PROBLEM TO SOLVE:
Reproduce the listing that follows with no differences at all.

MATERIAL PROVIDED:

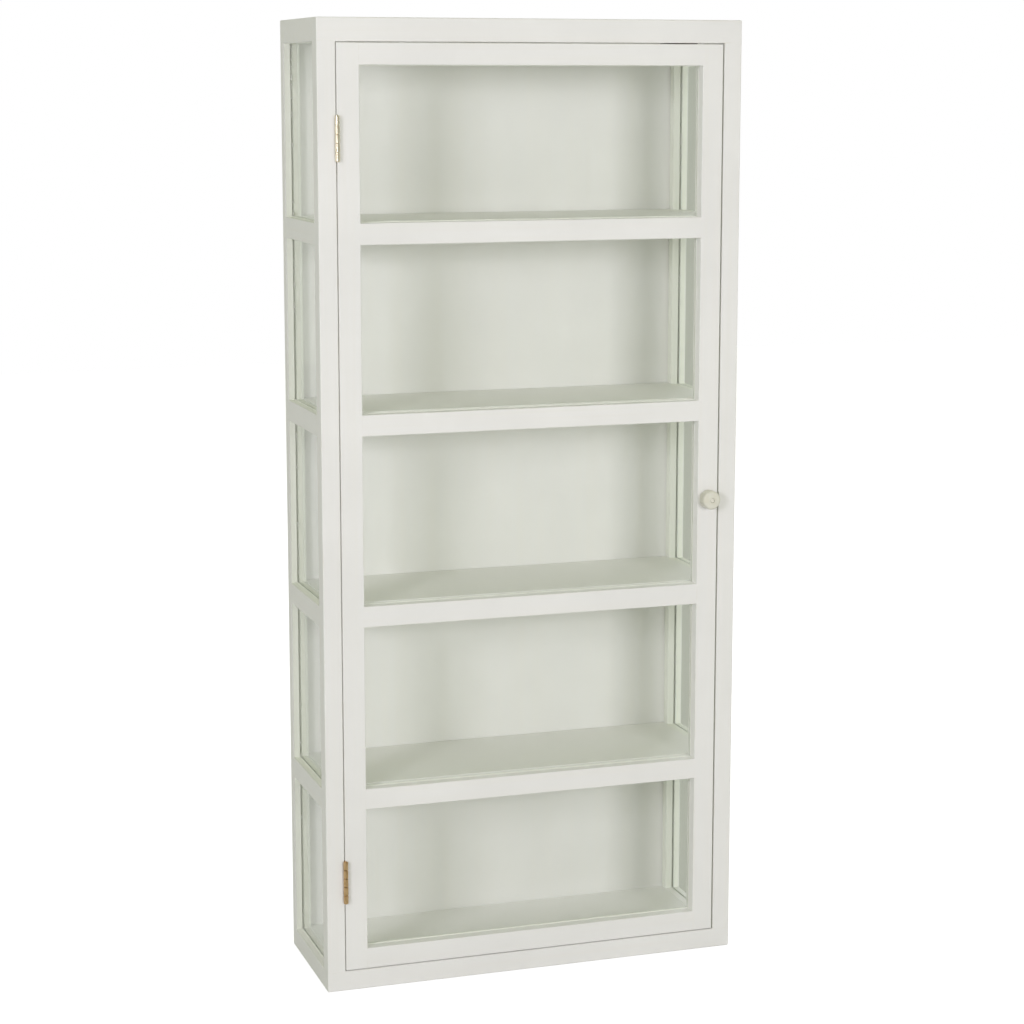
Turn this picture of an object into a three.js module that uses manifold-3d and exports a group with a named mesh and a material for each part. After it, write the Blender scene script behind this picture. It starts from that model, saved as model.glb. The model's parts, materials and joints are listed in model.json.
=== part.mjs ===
// Wall display cabinet: a painted wooden case with glazed sides and one glazed, inset door.
//
// Units are millimetres and +Z is up. The origin is the middle of the back face, where the
// cabinet meets the wall, and the front faces -Y. Inside the `cabinet` group the numbers are
// easier to read: x runs from the left side, y from the front face and z from the underside.

import * as THREE from 'three';
import { mergeVertices } from 'three/addons/utils/BufferGeometryUtils.js';
import { RoundedBoxGeometry } from 'three/addons/geometries/RoundedBoxGeometry.js';
import Module from 'manifold-3d';

// ---------------------------------------------------------------- driving dimensions

const CASE = { width: 498, depth: 171, height: 1100 };
const TOP_BOARD = 26;
const BOTTOM_BOARD = 23;
const SIDE_THICK = 19;
const FRONT_POST = { width: 21, depth: 19.5 };
const BACK_POST = { width: SIDE_THICK, depth: 14.5 };

// Glazing rails, shelves and side rails share these heights, numbered from the top.
const RAIL_CENTRES = [866, 654, 437, 225];
const RAIL_HEIGHT = 24;

// The door hangs a little closer to its hinges than to the other post. Its glazing is given by
// distances from the outside of the case.
const DOOR = {
  gap: { hinge: 0.8, lock: 1.6, ends: 1 },
  thick: 20,
  glazingInset: { side: 47.5, bottom: 48, top: 51 },
};

const GLASS = { thick: 2, inGroove: 5, sideCentre: 9.25, doorCentre: 14 };
const GROOVE = { width: 2.6, clearance: 0.5 };

const BACK_PANEL = { thick: 4, rebate: 6, clearance: 0.5 };
const SHELF = { thick: 18, aboveRailCentre: 13, behindDoor: 1.5, beforePanel: 0.5, ease: 0.8 };

const CASE_ROUND = 1.5;
const DOOR_ROUND = 1;
const OPENING_EASE = 0.6;

const HINGE = {
  centres: { upper: 970, lower: 130 },
  length: 50,
  knuckles: 5,
  knuckleGap: 0.2,
  barrelRadius: 2.7,
  boreRadius: 1.35,
  pinRadius: 1.25,
  pinProud: 0.6,
  barrelProud: 3,
  leafThick: 0.75,
  leafRecess: 0.45,
  recessClearance: 0.3,
  leafDepth: 17,
  leafSetBack: 0.5,
  screwSpacing: 17,
  screwInset: 10.5,
  screwHeadRadius: 2.6,
  screwShankRadius: 1.3,
  screwHoleStretch: 1.02,
};

const KNOB = {
  height: 550,
  radius: 11,
  neckRadius: 10,
  neckLength: 3,
  neckFoot: 1,
  projection: 16,
  edgeRound: 2.5,
  crown: 0.8,
  screwHole: 2.3,
  screwHoleDepth: 10,
  plugHole: 2.7,
  plugHoleDepth: 4.5,
};
const KNOB_PLUG = { radius: 2.4, length: 4.2, crown: 0.5 };
const KNOB_SCREW = { shank: 2, head: 4, headThick: 2.5, headEase: 1, reach: 9 };

const CATCH = { left: 412, width: 32, depth: 15, height: 14, behindDoor: 1.75, round: 1.2 };
const MAGNET = { width: 19, height: 7, depth: 9, clearance: 0.3, setBack: 0.25 };
const STRIKE = { width: 27, height: 11, thick: 1.25, below: 13, cornerRadius: 2.5, holeRadius: 1.7 };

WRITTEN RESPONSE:
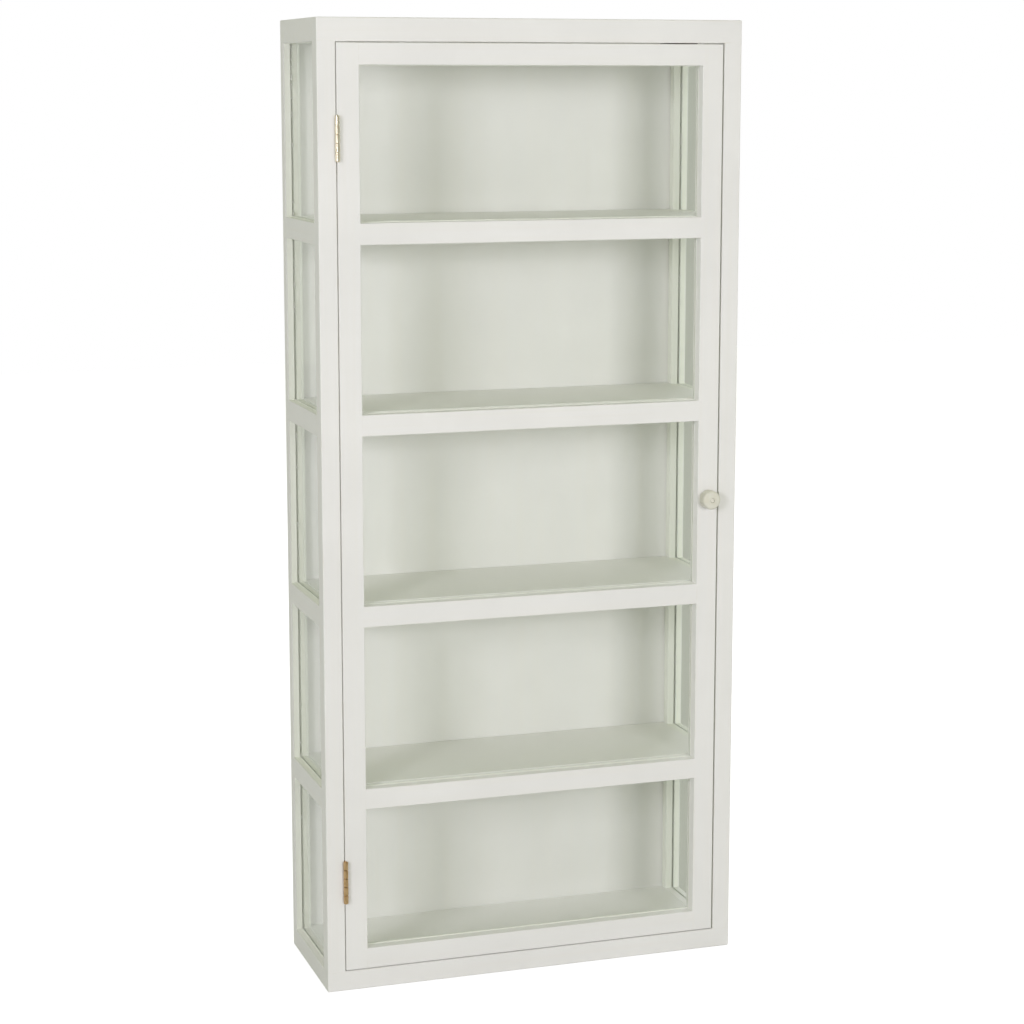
Turn this picture of an object into a three.js module that uses manifold-3d and exports a group with a named mesh and a material for each part. After it, write the Blender scene script behind this picture. It starts from that model, saved as model.glb. The model's parts, materials and joints are listed in model.json.
=== part.mjs ===
// Wall display cabinet: a painted wooden case with glazed sides and one glazed, inset door.
//
// Units are millimetres and +Z is up. The origin is the middle of the back face, where the
// cabinet meets the wall, and the front faces -Y. Inside the `cabinet` group the numbers are
// easier to read: x runs from the left side, y from the front face and z from the underside.

import * as THREE from 'three';
import { mergeVertices } from 'three/addons/utils/BufferGeometryUtils.js';
import { RoundedBoxGeometry } from 'three/addons/geometries/RoundedBoxGeometry.js';
import Module from 'manifold-3d';

// ---------------------------------------------------------------- driving dimensions

const CASE = { width: 498, depth: 171, height: 1100 };
const TOP_BOARD = 26;
const BOTTOM_BOARD = 23;
const SIDE_THICK = 19;
const FRONT_POST = { width: 21, depth: 19.5 };
const BACK_POST = { width: SIDE_THICK, depth: 14.5 };

// Glazing rails, shelves and side rails share these heights, numbered from the top.
const RAIL_CENTRES = [866, 654, 437, 225];
const RAIL_HEIGHT = 24;

// The door hangs a little closer to its hinges than to the other post. Its glazing is given by
// distances from the outside of the case.
const DOOR = {
  gap: { hinge: 0.8, lock: 1.6, ends: 1 },
  thick: 20,
  glazingInset: { side: 47.5, bottom: 48, top: 51 },
};

const GLASS = { thick: 2, inGroove: 5, sideCentre: 9.25, doorCentre: 14 };
const GROOVE = { width: 2.6, clearance: 0.5 };

const BACK_PANEL = { thick: 4, rebate: 6, clearance: 0.5 };
const SHELF = { thick: 18, aboveRailCentre: 13, behindDoor: 1.5, beforePanel: 0.5, ease: 0.8 };

const CASE_ROUND = 1.5;
const DOOR_ROUND = 1;
const OPENING_EASE = 0.6;

const HINGE = {
  centres: { upper: 970, lower: 130 },
  length: 50,
  knuckles: 5,
  knuckleGap: 0.2,
  barrelRadius: 2.7,
  boreRadius: 1.35,
  pinRadius: 1.25,
  pinProud: 0.6,
  barrelProud: 3,
  leafThick: 0.75,
  leafRecess: 0.45,
  recessClearance: 0.3,
  leafDepth: 17,
  leafSetBack: 0.5,
  screwSpacing: 17,
  screwInset: 10.5,
  screwHeadRadius: 2.6,
  screwShankRadius: 1.3,
  screwHoleStretch: 1.02,
};

const KNOB = {
  height: 550,
  radius: 11,
  neckRadius: 10,
  neckLength: 3,
  neckFoot: 1,
  projection: 16,
  edgeRound: 2.5,
  crown: 0.8,
  screwHole: 2.3,
  screwHoleDepth: 10,
  plugHole: 2.7,
  plugHoleDepth: 4.5,
};
const KNOB_PLUG = { radius: 2.4, length: 4.2, crown: 0.5 };
const KNOB_SCREW = { shank: 2, head: 4, headThick: 2.5, headEase: 1, reach: 9 };

const CATCH = { left: 412, width: 32, depth: 15, height: 14, behindDoor: 1.75, round: 1.2 };
const MAGNET = { width: 19, height: 7, depth: 9, clearance: 0.3, setBack: 0.25 };
const STRIKE = { width: 27, height: 11, thick: 1.25, below: 13, cornerRadius: 2.5, holeRadius: 1.7 };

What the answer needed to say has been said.